Daisy Coleman’s case gained national notoriety following an October story in The Star detailing the alleged sexual assault and the harassment that Coleman and her family received after making the allegations.
In the story, Daisy Coleman’s family said she previously had attempted suicide twice in the wake of that harassment, much of it on social media, some at Maryville High School, where she was a freshman.
The case centered on a January 2012 house party in which Daisy Coleman and a friend — ages 14 and 13 at the time — alleged they were sexually assaulted at the home of Matthew Barnett, then a 17-year-old Maryville High senior and the grandson of a former state representative.
Barnett was arrested on charges of sexual assault and endangering the welfare of a child, the latter for allegedly leaving Coleman incapacitated by alcohol and barefoot in her yard in 30-degree temperatures.
Also, 17-year-old Jordan Zech was charged with sexual exploitation of a minor, which involved using a friend’s cellphone to film a portion of the encounter between Coleman and Barnett. (The case of a 15-year-old boy, who admitted having intercourse with the younger girl despite her repeated refusals, was handled in juvenile court.)
Two months later, however, Nodaway County prosecutor Robert Rice dropped the felony charges against the two older youths, citing a lack of evidence and, later, a lack of cooperation on the part of the alleged victims’ families.
The mothers of both girls have insisted they were willing to cooperate with authorities until the felony charges were dropped.
In October, Jackson County prosecutor Jean Peters Baker was appointed to re-examine the case to determine whether fresh charges were warranted.
Although many have rallied around the alleged victims in recent months — online “hacktivist” group Anonymous took up Daisy Coleman’s cause, and last month The Huffington Post named her one of its “Most Fearless Teens of 2013” — the girls’ mothers have said that harassment has persisted locally.
In Facebook posts this week, Melinda Coleman indicated that her daughter had been “terrorized,” and called on Anonymous not to lose interest in her daughter’s case.
The group responded with a message via its Twitter page, assuring her that the family still has its support.

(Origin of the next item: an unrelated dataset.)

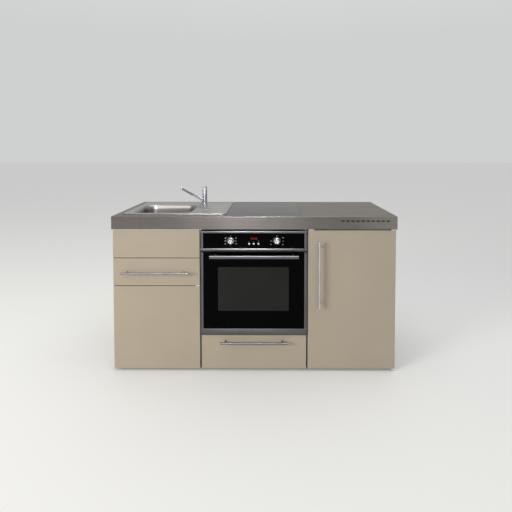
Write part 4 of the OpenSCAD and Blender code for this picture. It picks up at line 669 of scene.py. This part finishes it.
# segments of a digit, each from one corner of its box to another, corners counted in half heights
digitSegments = {"a": ((0, 2), (1, 2)), "b": ((1, 2), (1, 1)), "c": ((1, 1), (1, 0)), "d": ((0, 0), (1, 0)),
                 "e": ((0, 1), (0, 0)), "f": ((0, 2), (0, 1)), "g": ((0, 1), (1, 1))}
digitForms = {"1": "bc", "2": "abged", "3": "abgcd", "0": "abcdef"}
displayLook = {"size": (40 * mm, 12.5 * mm), "radius": 1.5 * mm, "level": 756.6 * mm, "proud": 0.1 * mm,
               "digits": "1230", "digitSize": (4.4 * mm, 4 * mm), "pitch": 8.6 * mm, "split": 1.2 * mm,
               "stroke": 1.1 * mm, "gap": 0.44 * mm, "dotRise": 2 * mm, "dotRadius": 0.7 * mm}


def makeDisplay():
    look = displayLook
    low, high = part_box("control_glass")
    middleX = (low.x + high.x) / 2
    front = low.y - look["proud"]
    lens = bmesh.new()
    facePlate(lens, (middleX, look["level"]), look["size"], look["radius"], front, look["proud"])
    addPiece(finishMesh("displayLens", lens), "cabinet", displayLens)
    lit = bmesh.new()
    wide, half = look["digitSize"]
    for number, digit in enumerate(look["digits"]):
        place = number - (len(look["digits"]) - 1) / 2
        left = middleX + place * look["pitch"] + math.copysign(look["split"], place) - wide / 2
        for segment in digitForms[digit]:
            start, end = [Vector((left + x * wide, look["level"] - half + z * half))
                          for x, z in digitSegments[segment]]
            inward = (end - start).normalized() * look["gap"]
            printStroke(lit, start + inward, end - inward, look["stroke"], front)
    for side in (-1, 1):
        printDisc(lit, (middleX, look["level"] + side * look["dotRise"]), look["dotRadius"], front)
    addPiece(finishMesh("displayDigits", lit), "cabinet", litSegments)


# plain cooking signs as strokes in millimetres: a box with its heat drawn where it comes from
boxSign = [((-3, -2.5), (3, -2.5)), ((3, -2.5), (3, 2.5)), ((3, 2.5), (-3, 2.5)), ((-3, 2.5), (-3, -2.5))]
topHeat = [((-1.8, 1.2), (1.8, 1.2))]
lowHeat = [((-1.8, -1.2), (1.8, -1.2))]
grillHeat = [((-2, 1.4), (-1, 0.4)), ((-1, 0.4), (0, 1.4)), ((0, 1.4), (1, 0.4)), ((1, 0.4), (2, 1.4))]
fanHeat = [((-1.2, -1.2), (1.2, 1.2)), ((-1.2, 1.2), (1.2, -1.2))]
functionSigns = [boxSign + topHeat + lowHeat, boxSign + lowHeat, boxSign + topHeat, boxSign + grillHeat,
                 boxSign + fanHeat, boxSign + grillHeat + fanHeat]
buttonSigns = [[((-1.8, 0), (1.8, 0))],
               [((0, -0.2), (0, 1.6)), ((0, -0.2), (1.2, -0.2))],
               [((-1.8, 0), (1.8, 0)), ((0, -1.8), (0, 1.8))]]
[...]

“The people who took to your daughter’s case and did what they could to shed light on the injustices you were going through are devastated right now,” the group’s message read in part. “And at the same time, furious.”
Gentry County officials last week, meanwhile, confirmed they were looking into the alleged planting of three skinned rabbits in a vehicle parked last month in the driveway of the Albany home of the younger girl in the 2012 case.
Peters Baker has declined to discuss her office’s investigation while it is ongoing and has not provided a timetable for its completion.
“It’s heartbreaking to have your daughter targeted by so many people,” Bourland said, when asked about the emotional state of Daisy’s mother. “And to feel like this is her (Daisy’s) only way to cope.”